By: Kian Price
I have spent years trying to be a calm, logical sports fan. I tell myself not to let other teams bother me, to focus on the Celtics, and to accept that sports will always make me a little insane. But every season, the New York Knicks and their fans push that insanity to new levels. There is something uniquely exhausting about watching Knicks fans celebrate moments that mean nothing, and as a Celtics fan, I have unfortunately become an expert in their behavior.
Boston fans know real expectations. When the Celtics lose a game, we immediately start recalculating playoff seeding. When the Knicks win a game, their fans sprint into the streets like Adam Silver just mailed them a Larry O’Brien trophy. It is a different universe entirely.
The 2025 playoffs proved it. The Knicks beat an injured Celtics team in the second round and instantly turned Manhattan into a parade route. People were cheering, blasting music, and giving players street names. For a single series win against a Boston roster missing key starters. Knicks fans did not care about context; they just finally had something to scream about.
At the center of all of it is Jalen Brunson. I respect his rise to an All-NBA level guard, but he is also one of the most committed floppers in the league. This is not just my bias. Ricky O’Donnell of SB Nation wrote a full breakdown in April 2025, highlighting Brunson’s playoff flopping against Detroit. He detailed how Brunson whipped his head back on minimal contact, hooked defenders’ arms, and threw himself into bodies to force whistles. It became the main storyline of the series.
The stats back it up. In the 2025 postseason, Brunson attempted 141 free throws in 18 games, an average of 7.8 per game, according to StatMuse and Basketball Reference. The typical NBA guard averages around 4 free throw attempts in the playoffs. Brunson nearly doubled the baseline. In the first round alone, he opened the series by averaging 10.5 free throw attempts. It is effective, but it is also the type of thing that makes opposing fans want to gently walk into traffic.

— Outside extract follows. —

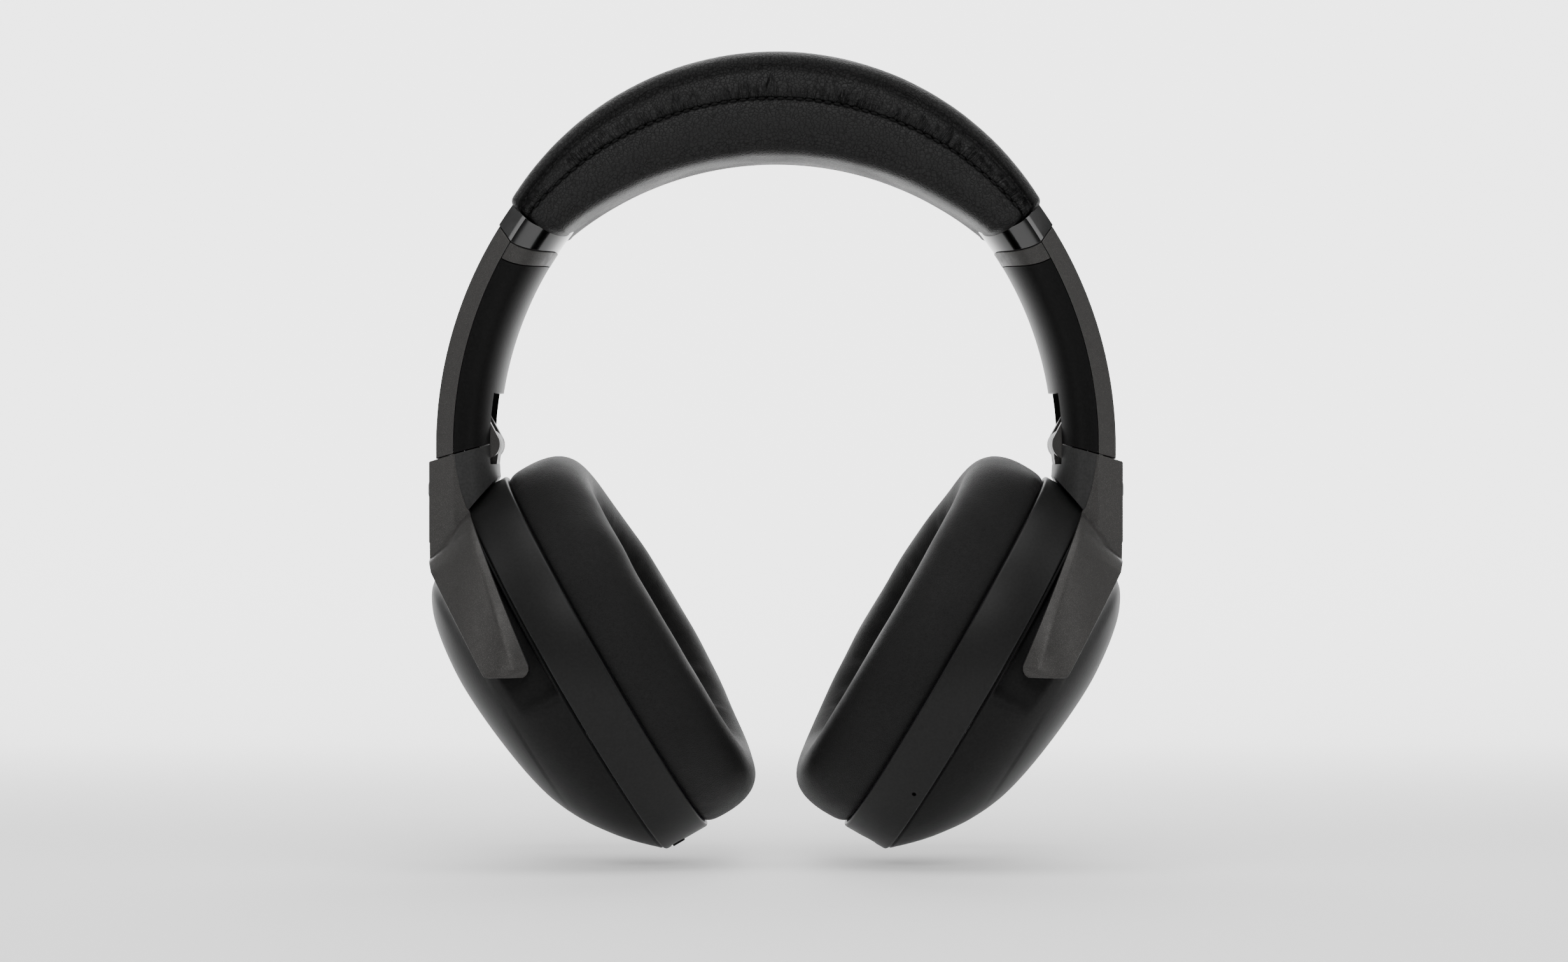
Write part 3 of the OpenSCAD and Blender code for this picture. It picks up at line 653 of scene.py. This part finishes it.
def cushion_swell(a, g, v, seed):
    """How far the leather swells at a place, and the slow part of it."""
    x, y = math.cos(a), math.sin(a)
    slow = ripple(3 * x, 3 * y, seed + v * 0.06)
    top = smooth((v - RING_V) / 18)
    low = smooth((RING_V + 5 - v) / 5)
    inner = smooth((-g - 13) / 5)
    pull = ripple(26 * x, 26 * y, seed + 4)
    return 0.3 * slow * top + 0.18 * pull * low + 0.45 * inner * ripple(9 * x, 9 * y, seed + v * 0.1), slow


def make_cushion(right):
    """The padded ring: a closed roll of fine leather round the ear hole, gathered at its seam."""
    side = "r" if right else "l"
    section = [(g, RING_V + height) for g, height in CUSHION_SECTION]
    fine = smooth_profile(refine(section, 3), 3)
    rings = []
    for a in directions(CUSHION_AROUND):
        ring = []
        for g, v in fine:
            swell, slow = cushion_swell(a, g, v, CUSHION_SEEDS[side_word(right)])
            r = outline_r(a, g) + swell * (1 if g > -9 else -1)
            top = smooth((v - RING_V) / 18)
            ends = abs(math.cos(a)) ** 3
            slant = 0.045 * r * math.sin(a) * (1 - 0.3 * ends)
            ring.append(cup_polar(r, a, v + top * (0.25 * slow - 1.0 * ends + slant - 0.9)))
        rings.append(ring)
    piece = loft("ear_cushion_" + side, rings, right, caps=False, sharp=180, closed_path=True)
    piece.data.materials.append(MATERIALS["cushion_leather"])
    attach(piece, "cup_right" if right else "cup_left")
    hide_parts("cushion_" + side)


SCRIM_AROUND, SCRIM_STEPS = 96, 14
SCRIM_SAG = 1.6


def make_scrim(right):
    """Mesh cloth over the driver, sagging a little and gathered at its rim."""
    side = "r" if right else "l"
    points = []
    for k in range(SCRIM_STEPS + 1):
        t = k / SCRIM_STEPS
        for a in directions(SCRIM_AROUND):
            r = outline_r(a, -18.0) * t
            dome = SCRIM_SAG * (1 - t ** 2) + 0.12 * ripple(r * 0.3 * math.cos(a), r * 0.3 * math.sin(a), 2)
            points.append(cup_polar(r, a, RING_V + 0.7 + dome))
    faces = grid_faces(SCRIM_STEPS + 1, SCRIM_AROUND)
    piece = build("ear_mesh_" + side, points, faces, right, sharp=180)
    piece.data.materials.append(MATERIALS["scrim"])
    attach(piece, "cup_right" if right else "cup_left")
    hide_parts("ear_scrim_" + side)


# ---------- moulded shells ----------

GAP = 0.15
EDGE_ROUND = 0.22
EDGE_ANGLE = 35


def soften(piece, width):
    """A fine rounded edge that catches the light; no edge for a width of 0."""
    if not width:
        return piece
    mod = piece.modifiers.new("edge_round", "BEVEL")
    mod.width = width * MM
    mod.segments = 2
    mod.limit_method = "ANGLE"
    mod.angle_limit = math.radians(EDGE_ANGLE)
    mod.harden_normals = True
    return piece


def prism(name, low, high, right, round_to):
    """A closed body between two matching outlines of points."""
    n = len(low)
    faces = [tuple(range(n)), tuple(range(2 * n - 1, n - 1, -1))]
    faces += [(i, (i + 1) % n, n + (i + 1) % n, n + i) for i in range(n)]
    return soften(build(name, low + high, faces, right), round_to)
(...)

Before I go any further, here is the counterargument Knicks fans would want acknowledged. They would say that celebrating a 51-win season makes sense for a franchise that spent two decades trapped in mediocrity. They would say a first-round win is real progress and that their passion is what makes them loyal fans. And there is truth to that. A 51-win team is good for any organization, and celebrating steps forward is part of what makes sports fun. But here is the problem. Knicks fans do not celebrate these moments like progress. They celebrate them like coronations. That gap between accomplishment and reaction is what makes everyone else lose their minds.
Especially when the joy never matches the results. Knicks fans celebrate everything because they have been starved of actual playoff success for so long that anything counts. A small winning streak. A free throw advantage. A regular-season victory over a resting team. It all becomes another moment to claim they are back.
When the Knicks finally have a genuinely good season, it still becomes a crisis. New York Magazine pointed this out in April 2025, noting how Knicks fans spent the entire 51-win season miserable. The team finished 51-31, their best record since 2012 to 2013. They had two All-NBA level players and one of the deepest rosters in the East. Yet fans complained that it did not feel like enough. The vibes were off. The expectations were too high. Only Knicks fans could have their best season in a decade and still talk like the world was ending.
This contradiction defines them. They want championships but celebrate tiny accomplishments like titles. They call 51 wins disappointing, but treat one playoff series like a national landmark. They lose in the second round and blame officials, the coach, the league, or whatever else they can find. It is not malicious. It is a fanbase trapped between hope and heartbreak for so long that they no longer know how to respond to anything.
And it spills into the rivalry. Boston competes for real titles and makes real postseason runs. The Knicks build hope and narratives instead of sustainable success. For Celtics fans, the rivalry is funny. It is not Celtics vs Lakers or Celtics vs Bucks. It is something the Knicks fanbase created because they needed someone to measure themselves against. When they beat Boston once in May, they act like they toppled a dynasty.
So if you are a Celtics fan like me, the best survival method is simple: laugh. Laugh at the flopping. Laugh at the street celebrations. Laugh at how a 51-win season becomes both a parade and a crisis. Laugh because this is sports fandom in its purest, most chaotic form.
But also laugh because we know the truth. Knicks fans celebrate nothing because nothing meaningful has happened for them in a very long time, and deep down, they know it too.